Gacon was talented—his verses are clean, straightforward and he hits right where it hurts. He wrote a satire against the official gazette of the time, which he calls “their stupid Mercure.” He accuses the authors of corruption: “When an insipid book is sent to them / It is praised if a banknote comes along with it.” It would be a relief, he states, should the names of the contributors like “Devizé, Corneille and their likes" appear “in the obituaries instead”. No wonder his book was eventually seized. In his satire against false devotees, he describes a particular woman: “This one might seems less turbulent / But ends up being even more evil / She covers her dark venom under her humble countenance / Woe! Unto those who offend her / Soon, they shall feel the pain of her revenge / Nothing more dangerous than an upset devotee / A furious tiger would show more humanity.” A footnote reads: “The author here talks about his mother.” Nevertheless, our bold satirist wasn’t daring enough to criticize Louis XIV. This was a very dangerous game to play, and several authors and printers lost theirs lives at it. The “flattering verses of the sycophants,” Gacon writes, “have always irritated your ears, Great King.”—#letsbereasonable.

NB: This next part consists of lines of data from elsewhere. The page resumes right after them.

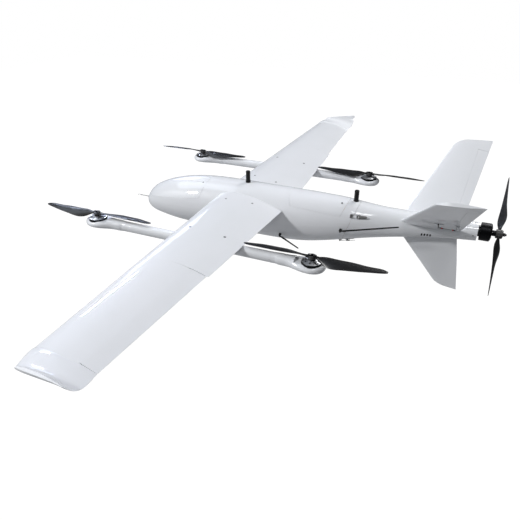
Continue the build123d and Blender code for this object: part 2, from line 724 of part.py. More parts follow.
# ---------------------------------------------------------------- antennas and pitot tube
WHIPS = {                  # X, angle from the top, rod direction, length, radius
    "side_whip_antenna_front": (-211.0, 120.7, (-0.935, 0.304, -0.24), 106.0, 2.4),
    "side_whip_antenna_rear": (-470.0, 98.0, (-0.965, 0.0, 0.262), 235.0, 2.6),
}
WHIP_STAND = 12.0          # knuckle above the skin
PITOT_Z = 77.0
GNSS = ((-17.6, 233.0), (-503.5, 218.0))
GNSS_R = 9.5
GNSS_HEIGHT = 51.5


def build_antennas(outer):
    masts = []
    for x, z in GNSS:
        mast = Pos(x, 0, z + GNSS_HEIGHT / 2) * Cylinder(GNSS_R, GNSS_HEIGHT)
        mast = fillet(mast.edges().group_by(Axis.Z)[-1], 2.5)
        foot = Pos(x, 0, z - 3) * Cylinder(GNSS_R + 1.5, 10)
        masts.append(mast + foot - outer)
    parts["gnss_antennas"] = group(masts)
    sockets = []
    for name, (x, angle, way, length, radius) in WHIPS.items():
        plane = skin_plane(x, angle)
        knuckle = skin_point(x, angle, WHIP_STAND)
        way = Vector(*way).normalized()
        axis = whip_axis(angle, way)
        normal = (knuckle - skin_point(x, angle)).normalized()
        nut = plane * Pos(0, 0, 1.5) * Cylinder(6.0, 9)
        base = rod(skin_point(x, angle, -2), knuckle - normal * 5.0, 5.2)
        fork_plane = Plane(origin=knuckle, x_dir=axis, z_dir=normal)
        cheeks = []
        for near, far in ((-5.2, -4.0), (4.0, 5.2)):
            cheeks.append(fork_plane * block((near, far), (-3.2, 3.2), (-8.0, 0.0)))
            cheeks.append(rod(knuckle + axis * near, knuckle + axis * far, 3.2))
        pin = rod(knuckle - axis * 5.2, knuckle + axis * 5.2, 1.2)
        sockets.append(nut + base + cheeks + pin - outer)
        barrel = rod(knuckle - axis * 3.6, knuckle + axis * 3.6, 3.4)
        whip = cone(knuckle, knuckle + way * length, radius, radius * 0.55)
        tip = Pos(*(knuckle + way * length)) * Sphere(radius * 0.55)
        boot = cone(knuckle, knuckle + way * 24, 3.2, radius)
        hole = rod(knuckle - axis * 6, knuckle + axis * 6, 1.2 + RUN_FIT)
        parts[name] = barrel + boot + whip + tip - hole
    parts["antenna_sockets"] = group(sockets)
    tube = rod((520, 0, PITOT_Z), (595, 0, PITOT_Z), 2.0) - rod((560, 0, PITOT_Z), (600, 0, PITOT_Z), 1.0)
    boss = cone((515, 0, PITOT_Z), (534, 0, PITOT_Z), 6.5, 3.2)
    parts["pitot_tube"] = boss + tube
    parts["fuselage_shell"] = parts["fuselage_shell"] - parts["pitot_tube"]


def whip_axis(angle, way):
    """Hinge axis of a whip: square to the socket's axis and to the rod."""
    turn = radians(angle)
    return Vector(0, sin(turn), cos(turn)).cross(way).normalized()


# ---------------------------------------------------------------- draw latches
LATCHES = {"port": 58.0, "starboard": -62.0, "belly": 157.0}
LATCH_PIVOT = (14.0, 6.2)  # lever pin: aft of the latch origin, above the skin
BAIL_PIVOT = (22.0, 5.6)   # bail pin on the lever


def seam_x(angle_deg):
    """Where the leaning seam crosses the skin at an angle from the top."""
    x = SEAM_X
    for _ in range(6):
        z = skin_point(x, angle_deg).Z
        x = SEAM_X - (z - SEAM_Z) * sin(radians(SEAM_LEAN_DEG)) / cos(radians(SEAM_LEAN_DEG))
    return x


def latch_plane(angle_deg):
    return skin_plane(seam_x(angle_deg) - 8, angle_deg, 26.0)


def build_latches(outer):
    """Base and keeper on the shells, with a lever and a wire bail for each latch."""
    fixed = []
    px, pz = LATCH_PIVOT
    bx, bz = BAIL_PIVOT
    wire_r = 0.8
    wire_y = 6.4
    for name, angle in LATCHES.items():
        plane = latch_plane(angle)
        keeper = block((-20, -10), (-7, 7), (-4, 2.0)) + block((-19, -17.2), (-5, 5), (1, 7.4))
        plate = block((6, 42), (-5.4, 5.4), (-4, 1.2))
        ears = block((px - 3.5, px + 3.5), (-5.4, -4.4), (0, 8.4))
        ears = ears + block((px - 3.5, px + 3.5), (4.4, 5.4), (0, 8.4))
        pin = rod((px, -5.4, pz), (px, 5.4, pz), 1.1)
        fixed.append((plane * (plate + ears + pin)) - outer)
        fixed.append((plane * keeper) - outer)
        barrel = rod((px, -4.1, pz), (px, 4.1, pz), 2.2)
        boss = rod((bx, -4.1, bz), (bx, 4.1, bz), 2.2)
        handle = block((px, px + 30), (-4.1, 4.1), (pz + 0.8, pz + 2.2))
        grip = Pos(px + 30, 0, pz + 1.5) * Cylinder(4.1, 1.4)
        lever_body = barrel + boss + handle + grip
        lever_body = lever_body - rod((px, -8, pz), (px, 8, pz), 1.1 + RUN_FIT)
        lever_body = lever_body - rod((bx, -8, bz), (bx, 8, bz), wire_r + RUN_FIT)
        parts[f"latch_lever_{name}"] = plane * lever_body
        loop_x = -20.0
        loop_z = 4.4
        wires = rod((bx, -wire_y, bz), (bx, wire_y, bz), wire_r)
        wires = wires + rod((loop_x, -wire_y, loop_z), (loop_x, wire_y, loop_z), wire_r)
        for y in (-wire_y, wire_y):
            wires = wires + rod((bx, y, bz), (loop_x, y, loop_z), wire_r)
            wires = wires + Pos(bx, y, bz) * Sphere(wire_r) + Pos(loop_x, y, loop_z) * Sphere(wire_r)
        parts[f"latch_bail_{name}"] = plane * wires
    return fixed


# ---------------------------------------------------------------- assembly
def tail_screws():
    """Small round-head screws on the tail cap and at the fin roots."""
    screws = []
    for angle in (-3, 93, 183, 267):
        screws.append(skin_plane(-961.5, angle, 8.0) * Pos(0, 0, -0.5) * Cylinder(2.3, 3.4))
    return screws


def both_sides(shapes):
    return list(shapes) + [mirrored(shape) for shape in shapes]


def build():
    outer, inner = build_fuselage()
    build_interior(inner)
    tubes, screws, bolts, wing_pins, wing_servo, wing_cover = build_wing(outer)
    spars, tail_pins, tail_servo, tail_cover = build_vtail(outer)
    build_ventral_fin(outer)
    pods, stators, booms = build_lift_units()
    stators.append(build_pusher())
    build_antennas(outer)
    latches = build_latches(outer)
    build_payload_plate(parts["fuselage_shell"])
    caps = tail_screws()
    all_spars = tubes + both_sides(spars)
    bolts = both_sides(bolts)
    parts["spar_tubes"] = group(all_spars)
    parts["lift_boom_tubes"] = group([boom - bolts for boom in booms])
    parts["motor_pods"] = group(pods)
    parts["motor_stators"] = group(stators)
    parts["airframe_screws"] = group(both_sides(screws) + bolts + caps)
    parts["tail_cap"] = parts["tail_cap"] - caps
    parts["hinge_pins"] = group(both_sides(wing_pins + tail_pins))
    parts["servos"] = group(both_sides(wing_servo + tail_servo))
    parts["servo_covers"] = group(both_sides(wing_cover + tail_cover))
    parts["latch_bases"] = group(latches)
    for node in ("fuselage_shell", "tail_boom_shell", "ring_frames"):
        parts[node] = parts[node] - all_spars


build()
os.makedirs("parts", exist_ok=True)
for node, shape in parts.items():
    export_step(shape, f"parts/{node}.step")
print(len(parts), "nodes written")
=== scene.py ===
import json
import math

import bmesh
import bpy
from mathutils import Matrix, Vector


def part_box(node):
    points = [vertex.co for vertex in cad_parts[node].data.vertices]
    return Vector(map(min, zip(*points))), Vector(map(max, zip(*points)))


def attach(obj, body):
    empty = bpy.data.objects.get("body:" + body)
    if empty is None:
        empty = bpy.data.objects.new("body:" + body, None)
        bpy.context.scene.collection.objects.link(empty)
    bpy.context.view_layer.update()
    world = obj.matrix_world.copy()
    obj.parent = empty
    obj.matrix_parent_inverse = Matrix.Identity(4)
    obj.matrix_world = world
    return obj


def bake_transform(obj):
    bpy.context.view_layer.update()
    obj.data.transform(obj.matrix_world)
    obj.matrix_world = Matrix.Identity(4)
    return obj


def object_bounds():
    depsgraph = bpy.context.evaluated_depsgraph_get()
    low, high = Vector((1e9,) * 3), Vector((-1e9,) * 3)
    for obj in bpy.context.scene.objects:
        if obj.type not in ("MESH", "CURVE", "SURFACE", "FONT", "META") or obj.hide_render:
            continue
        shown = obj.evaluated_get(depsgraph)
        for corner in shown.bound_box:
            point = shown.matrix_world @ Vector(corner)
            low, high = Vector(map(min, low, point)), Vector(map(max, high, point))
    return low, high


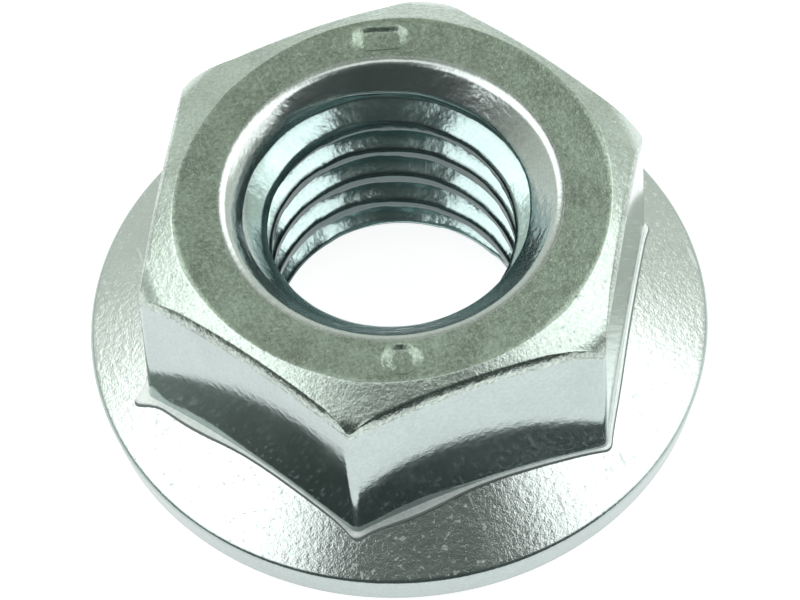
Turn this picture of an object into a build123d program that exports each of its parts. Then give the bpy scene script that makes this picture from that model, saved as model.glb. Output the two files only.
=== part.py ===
from build123d import *
import math
import os

# Serrated hexagon flange nut, M8 size, in millimetres.
# The thread axis is Z, the serrated bearing face is at Z = 0 and the hexagon is on top.

# The hexagon.
ACROSS_FLATS = 13.0
HEIGHT = 7.6
CORNER_ROUND = 0.3
TOP_FACE_D = 12.2
TOP_CHAMFER_ANGLE = 27.0
SHOULDER_ROUND = 1.0
SHOULDER_LEAN = 6.0

# The conical flange.
FLANGE_D = 17.5
RIM_TOP = 1.4
RIM_LEAN = 0.21
RIM_ROUND = 0.15
CONE_ANGLE = 24.5
FOOT_FILLET = 0.35

# The bearing face and its ratchet serrations.
BEARING_D = 15.8
BEARING_BEVEL = 0.4
TOOTH_COUNT = 24
TOOTH_DEPTH = 0.4
LAND_SHARE = 0.1
STEEP_SHARE = 0.12

# The bore: its wall is the crest circle of an M8 coarse thread, and each end has a
# 90 degree countersink.
CREST_D = 6.8
TOP_MOUTH_D = 9.3
BOTTOM_MOUTH_D = 9.6
MOUTH_ROUND = 0.15

flange_r = FLANGE_D / 2
crest_r = CREST_D / 2
top_face_r = TOP_FACE_D / 2
top_mouth_r = TOP_MOUTH_D / 2
bottom_mouth_r = BOTTOM_MOUTH_D / 2
cone_top = RIM_TOP + (flange_r - crest_r) * math.tan(math.radians(CONE_ANGLE))
corner_r = (ACROSS_FLATS / 2 - CORNER_ROUND) / math.cos(math.pi / 6) + CORNER_ROUND
shoulder_z = HEIGHT - (corner_r - top_face_r) * math.tan(math.radians(TOP_CHAMFER_ANGLE))
shoulder_run = (shoulder_z - HEIGHT / 2) * math.tan(math.radians(SHOULDER_LEAN))


def tooth_gap_section(radius):
    """The gap between two teeth at one radius: a steep face, then a long ramp."""
    width = 2 * radius * math.tan(math.pi / TOOTH_COUNT) * (1 - LAND_SHARE)
    depth = TOOTH_DEPTH * radius / flange_r
    with BuildSketch(Plane.YZ.offset(radius)) as section:
        with BuildLine():
            Polyline(
                (-width / 2, -depth),
                (-width / 2, 0),
                (-width / 2 + width * STEEP_SHARE, depth),
                (width / 2, 0),
                (width / 2, -depth),
                close=True,
            )
        make_face()
    return section.sketch


# One gap of the serrations. Every edge of it points at the thread axis, so the
# gap widens and deepens evenly from the countersink out to the bevel.
with BuildPart() as tooth_gap:
    add(tooth_gap_section(crest_r))
    add(tooth_gap_section(flange_r + RIM_LEAN))
    loft(ruled=True)

with BuildPart() as flange_nut:
    # The flange: bearing face, bevel, rim and cone, with the rim's upper edge broken.
    with BuildSketch(Plane.XZ) as flange_section:
        with BuildLine():
            Polyline(
                (0, 0),
                (BEARING_D / 2, 0),
                (flange_r - RIM_LEAN, BEARING_BEVEL),
                (flange_r, RIM_TOP),
                (crest_r, cone_top),
                (0, cone_top),
                close=True,
            )
        make_face()
        fillet(flange_section.vertices().sort_by(Axis.X)[-1], RIM_ROUND)
    revolve(axis=Axis.Z)

    # The hexagon stands in the cone, with corners at +X and -X.
    with BuildSketch(Plane.XY.offset(BEARING_BEVEL)) as hexagon:
        RegularPolygon(radius=ACROSS_FLATS / 2, side_count=6, major_radius=False)
        fillet(hexagon.vertices(), CORNER_ROUND)
    extrude(amount=HEIGHT - BEARING_BEVEL)

    # The fillet where the flats and corners of the hexagon run out into the cone.
    foot_edges = flange_nut.edges().filter_by_position(Axis.Z, RIM_TOP + RIM_ROUND, HEIGHT / 2)
    fillet(foot_edges, FOOT_FILLET)

    # The corner chamfer, and the round shoulder by which it runs over the corners.
    with BuildSketch(Plane.XZ) as chamfer_section:
        with BuildLine():
            Polyline(
                (top_face_r, HEIGHT),
                (ACROSS_FLATS, HEIGHT),
                (ACROSS_FLATS, HEIGHT / 2),
                (corner_r + shoulder_run, HEIGHT / 2),
                (corner_r, shoulder_z),
                close=True,
            )
        make_face()
        fillet(chamfer_section.vertices().sort_by(Axis.Y)[2], SHOULDER_ROUND)
    revolve(axis=Axis.Z, mode=Mode.SUBTRACT)

    # The bore and both countersinks, with the edge of the top mouth rolled over.
    with BuildSketch(Plane.XZ):
        with BuildLine():
            Polyline(
                (0, 0),
                (bottom_mouth_r, 0),
                (crest_r, bottom_mouth_r - crest_r),
                (crest_r, HEIGHT - (top_mouth_r - crest_r)),
                (top_mouth_r, HEIGHT),
                (0, HEIGHT),
                close=True,
            )
        make_face()
    revolve(axis=Axis.Z, mode=Mode.SUBTRACT)
    top_face = flange_nut.faces().sort_by(Axis.Z)[-1]
    fillet(top_face.edges().sort_by(SortBy.RADIUS)[0], MOUTH_ROUND)

    # The ratchet serrations: tightening slides up the ramps, loosening meets the steep faces.
    with PolarLocations(0, TOOTH_COUNT):
        add(tooth_gap.part, mode=Mode.SUBTRACT)

flange_nut.part.label = "flange_nut"

os.makedirs("parts", exist_ok=True)
export_step(flange_nut.part, "parts/flange_nut.step")
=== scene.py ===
import math

import bpy
import numpy as np
from mathutils import Matrix, Vector


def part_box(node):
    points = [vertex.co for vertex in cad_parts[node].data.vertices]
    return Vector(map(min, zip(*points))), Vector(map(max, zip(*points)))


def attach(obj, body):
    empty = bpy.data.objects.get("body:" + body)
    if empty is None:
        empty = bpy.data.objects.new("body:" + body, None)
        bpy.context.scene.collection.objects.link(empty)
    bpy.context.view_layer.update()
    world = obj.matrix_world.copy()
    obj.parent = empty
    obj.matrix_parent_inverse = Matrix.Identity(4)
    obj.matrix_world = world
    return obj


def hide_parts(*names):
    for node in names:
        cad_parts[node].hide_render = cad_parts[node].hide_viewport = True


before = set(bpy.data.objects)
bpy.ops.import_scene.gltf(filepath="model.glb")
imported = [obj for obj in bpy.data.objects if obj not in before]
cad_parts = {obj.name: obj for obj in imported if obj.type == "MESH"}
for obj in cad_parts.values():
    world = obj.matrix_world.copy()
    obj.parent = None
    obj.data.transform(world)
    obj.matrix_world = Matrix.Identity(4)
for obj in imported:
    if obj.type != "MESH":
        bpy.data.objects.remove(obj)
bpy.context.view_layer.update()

# The nut is one closed skin: a section of many rows, drawn round the thread axis, which is Z.
# The tips of the serrations are at Z = 0, and one corner of the hexagon is at +X.
# Sizes are in millimetres and angles in degrees until a mesh or an object is made.
MM = 0.001
HEIGHT = round(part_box("flange_nut")[1][2] / MM, 2)

# The hexagon.
ACROSS_FLATS = 13.0
CORNER_ROUND = 0.3
SHOULDER_LEAN = 6.0
TOP_EDGE_ROUND = 0.22
FLAT_R = ACROSS_FLATS / 2
HALF_SIDE = math.radians(30.0)
CORNER_CENTRE_R = (FLAT_R - CORNER_ROUND) / math.cos(HALF_SIDE)
CORNER_R = CORNER_CENTRE_R + CORNER_ROUND

# The conical flange. The round of its rim and the middle of its wall are set in by a hair,
# so that the skin stays within the straight facets of the solid.
FLANGE_R = 8.75
RIM_TOP = 1.4
RIM_LEAN = 0.21
RIM_ROUND = 0.15
RIM_INSET = 0.027
RIM_WALL_INSET = 0.02
RIM_CENTRE_R = FLANGE_R - RIM_ROUND - RIM_INSET
RIM_FOOT_R = FLANGE_R - RIM_LEAN
CONE_ANGLE = 24.5
CONE_SLOPE = math.tan(math.radians(CONE_ANGLE))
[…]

Their victims have often described satirists as embittered and slandering creatures. Their works indeed flatter the base instincts of the readers, “who”, Gacon admits, “rather than reading them to correct their vices, use them to satisfy their secret taste for slander.” What is fascinating with satires is that they remain forever accurate—from Horace to Gacon, do not ask for whom the bell of satire tolls, it tolls for you. Over the centuries, Man has worn various types of make-up, but under the thick layer of social conventions and hypocritical smiles, the naked grimace of his true self has remained unchanged—#ManwillbeMan.
* Le Poète sans fard, ou discours satiriques, par le S.r G.—Cologne, 1696. Half title page, frontispiece, title page, preface (2pp), 192 pages, Table of contents (2pp).